Opinión

Hipercor

La política de pelillos a la mar y el aquí no ha pasado nada se lleva practicando en España desde que los asesinos de la ETA mataron por la espalda al primer español. Después de cada asesinato, de cada bomba o de cada secuestro, salía siempre algún político melifluo y pastelero, algún cura u obispo trabucaire y también, como no, algún periodista radiofónico bizcochable y recogedor que, dándole una patada al Código Deontológico de la profesión, hablaban de dialogo y de paz cuando aún estaba caliente el cadáver de algún guardia civil acribillado a balazos.

El día 19 de junio de 1987, en el aparcamiento del Hipercor de la ciudad de Barcelona, unos terroristas de la Eta hicieron explosionar un automóvil cargado de explosivos y líquido inflamable. La detonación fue tan brutal que abrió un agujero de 5 metros de diámetro por el que entro un torrente de fuego que abrasó a todos aquellos que encontró a su paso. Según los periódicos de la época la onda expansiva multiplicaba por diez la velocidad del sonido. La temperatura aumento hasta los 2.300 grados y los componentes de la bomba, amonal, pegamentos y gasolina, convirtieron el artefacto explosivo en una auténtica bomba de napalm. Si, como aquellas que lanzaban los americanos en la guerra de Vietnam que arrasaban con fuego aldeas y bosques enteros. Bombas capaces de incinerar todo lo que encontraban a su paso gracias a que se pegan a cualquier tipo de superficie y a su enorme capacidad de quema durante un largo periodo de tiempo.

En Hipercor, murieron 21 personas y otras 45 quedaron muy mal heridas. La mayoría fallecieron en el acto, abrasadas o asfixiadas, y otras en los días posteriores al bestial atentado y tras una terrible agonía por las gravísimas quemaduras que sufrían en más del 80% del cuerpo. Cuatro de los muertos eran niños de 9, 12, 13 y 15 años de edad. Una de las mujeres asesinadas estaba embarazada. Falleció junto a su marido y dejaron huérfano a un niño de 7 años.

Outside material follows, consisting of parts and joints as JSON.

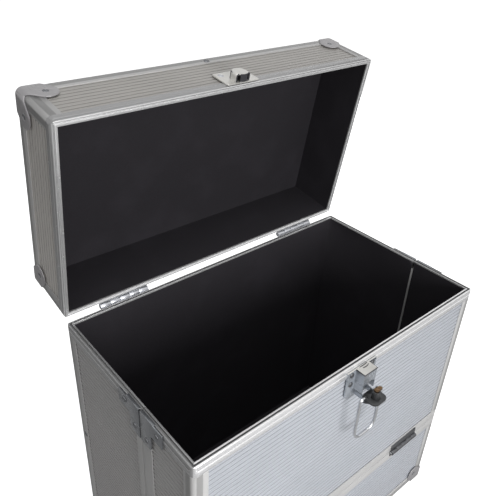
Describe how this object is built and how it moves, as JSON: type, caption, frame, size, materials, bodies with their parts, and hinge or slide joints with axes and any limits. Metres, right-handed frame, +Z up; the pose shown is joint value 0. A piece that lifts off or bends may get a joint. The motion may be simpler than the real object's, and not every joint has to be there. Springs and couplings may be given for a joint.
{
  "type": "record carrying case",
  "caption": "Upright hard case for records with a hinged lid, a drop-down front, draw latch with lock, and a folding carrying handle.",
  "frame": {"origin": "on the ground under the middle of the open case, latch lever and handle included", "axes": "+X to the right seen from the front, +Y to the back where the lid is hinged, +Z up"},
  "size_m": [0.3432, 0.2806, 0.4899],
  "materials": {
    "ribbed_sheet": "silver ribbed sheet laminated on board",
    "profile": "satin anodised",
    "lining": "dark matte lining",
    "plated_steel": "nickel plated pressed steel",
    "chrome_plate": "chrome plated",
    "cam_brass": "brass",
    "foot_rubber": "matte black rubber",
    "grip_plastic": "moulded black plastic"
  },
  "bodies": {
    "case": {"floor_panel": "ribbed_sheet", "back_panel": "ribbed_sheet", "left_side_panel": "ribbed_sheet", "right_side_panel": "ribbed_sheet", "lower_front_panel": "ribbed_sheet", "bottom_edge_frame": "profile", "rear_corner_posts": "profile", "lower_front_posts": "profile", "body_rim": "profile", "lower_front_top_rail": "profile", "split_edge_profiles": "profile", "body_lining": "lining", "floor_pad": "lining", "bottom_corner_caps": "plated_steel", "body_rivets": "plated_steel", "feet": "foot_rubber", "foot_screws": "plated_steel", "body_split_brackets": "plated_steel", "lid_hinge_body_leaves": "plated_steel", "lid_hinge_pins": "plated_steel", "front_hinge_body_leaves": "plated_steel", "front_hinge_pins": "plated_steel"},
    "drop_front": {"flap_front_panel": "ribbed_sheet", "left_wing_panel": "ribbed_sheet", "right_wing_panel": "ribbed_sheet", "flap_rim": "profile", "flap_bottom_rail": "profile", "flap_front_posts": "profile", "wing_edge_profiles": "profile", "flap_lining": "lining", "flap_split_brackets": "plated_steel", "flap_bracket_rivets": "plated_steel", "front_hinge_flap_leaves": "plated_steel", "latch_base": "plated_steel", "latch_rivets": "plated_steel", "lever_pin": "chrome_plate"},
    "lever": {"latch_lever": "chrome_plate", "lock_housing": "chrome_plate"},
    "lock": {"lock_plug": "chrome_plate", "lock_cam": "cam_brass"},
    "bail": {"latch_bail": "chrome_plate"},
    "lid": {"lid_top_panel": "ribbed_sheet", "lid_front_panel": "ribbed_sheet", "lid_back_panel": "ribbed_sheet", "lid_left_panel": "ribbed_sheet", "lid_right_panel": "ribbed_sheet", "lid_edge_frame": "profile", "lid_corner_posts": "profile", "lid_rim": "profile", "lid_lining": "lining", "lid_corner_caps": "plated_steel", "lid_rivets": "plated_steel", "latch_keeper": "chrome_plate", "keeper_screws": "plated_steel", "lid_hinge_lid_leaves": "plated_steel", "handle_brackets": "plated_steel", "handle_rivets": "plated_steel"},
    "handle": {"handle_bow": "chrome_plate", "handle_grip": "grip_plastic"}
  },
  "joints": [
    {"name": "lid_hinge", "type": "hinge", "parent": "case", "child": "lid", "pos_m": [0, 0.0782, 0.2892], "axis": [-1, 0, 0], "range_deg": [-81, 0]},
    {"name": "front_flap_hinge", "type": "hinge", "parent": "case", "child": "drop_front", "pos_m": [0, -0.1163, 0.113], "axis": [1, 0, 0], "range_deg": [0, 115]},
    {"name": "latch_lever", "type": "hinge", "parent": "drop_front", "child": "lever", "pos_m": [0.002, -0.1283, 0.2597], "axis": [1, 0, 0], "range_deg": [-90, 0]},
    {"name": "latch_bail", "type": "hinge", "parent": "lever", "child": "bail", "pos_m": [0.002, -0.12882, 0.26341], "axis": [1, 0, 0], "range_deg": [-97.9, 8]},
    {"name": "lock_turn", "type": "hinge", "parent": "lever", "child": "lock", "pos_m": [0.002, -0.1333, 0.262], "axis": [0, 0, 1], "range_deg": [0, 90]},
    {"name": "carry_handle", "type": "hinge", "parent": "lid", "child": "handle", "pos_m": [0, 0.12954, 0.39655], "axis": [1, 0, 0], "range_deg": [0, 180]}
  ]
}
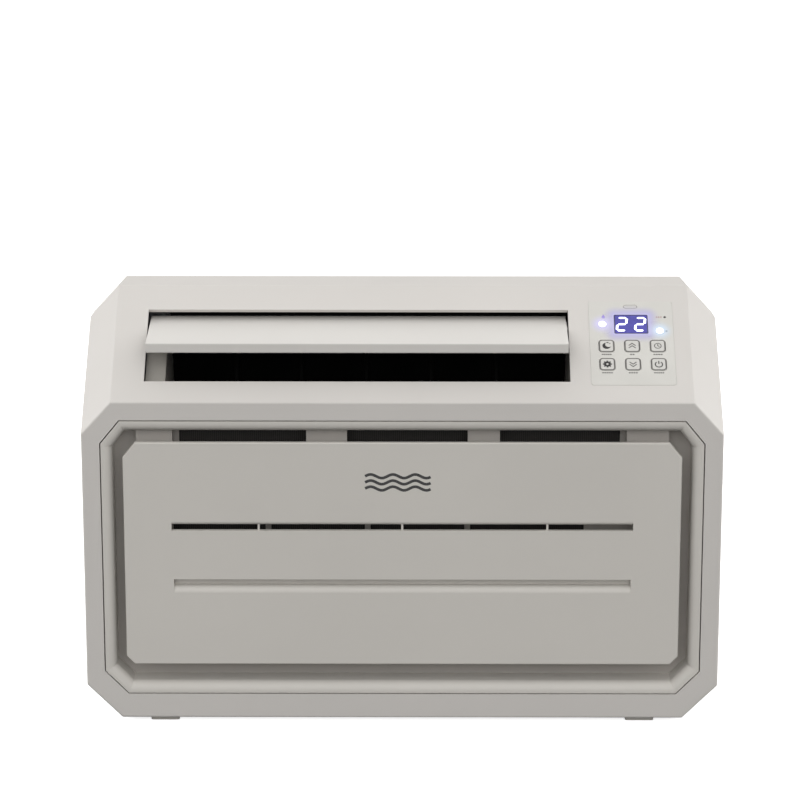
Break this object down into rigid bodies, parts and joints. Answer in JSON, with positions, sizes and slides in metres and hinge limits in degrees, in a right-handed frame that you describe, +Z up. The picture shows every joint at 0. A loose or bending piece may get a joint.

Después de la salvajada vino lo de siempre: telegramas de condolencia, minutos de silencio, vanos y hueros discursos de condena, lágrimas de cocodrilo de Arzallus y sus curas asilvestrados y una gran manifestación en Barcelona que sacó a la calle a más de medio millón de personas. Pero, al día siguiente de la manifestación, pelillos a la mar, a mirar para otro lado y esperar a que escampe. Y, entonces, es cuando llega el recochineo de las indemnizaciones que tiene que abonar el Estado siempre tan generoso con unos y tan extraordinariamente rácano, avaro y roñoso con otros. Solo 13 familiares de los fallecidos o víctimas han recibido la indemnización a que tienen derecho, y a algunas le han rechazado su petición por presentarla fuera de plazo. Y ahí siguen, después de 33 años, haciendo cola pacientemente en las ventanillas de la Administración para que les paguen una miseria, mientras los diputados de Batasuna se hinchan de bonito en piperrada y patatas con chorizo en alguno de los buenos restaurantes de la capital de la España que tanto odian mientras viven tan ricamente de ella. Nada nuevo bajo el sol, en esta vieja piel de toro aborregada y llena de políticos sin ética ni estética, que tienen el embuste y el disparate como como libros de cabecera. Y, además, no saben contar. ¡Que manda carallo!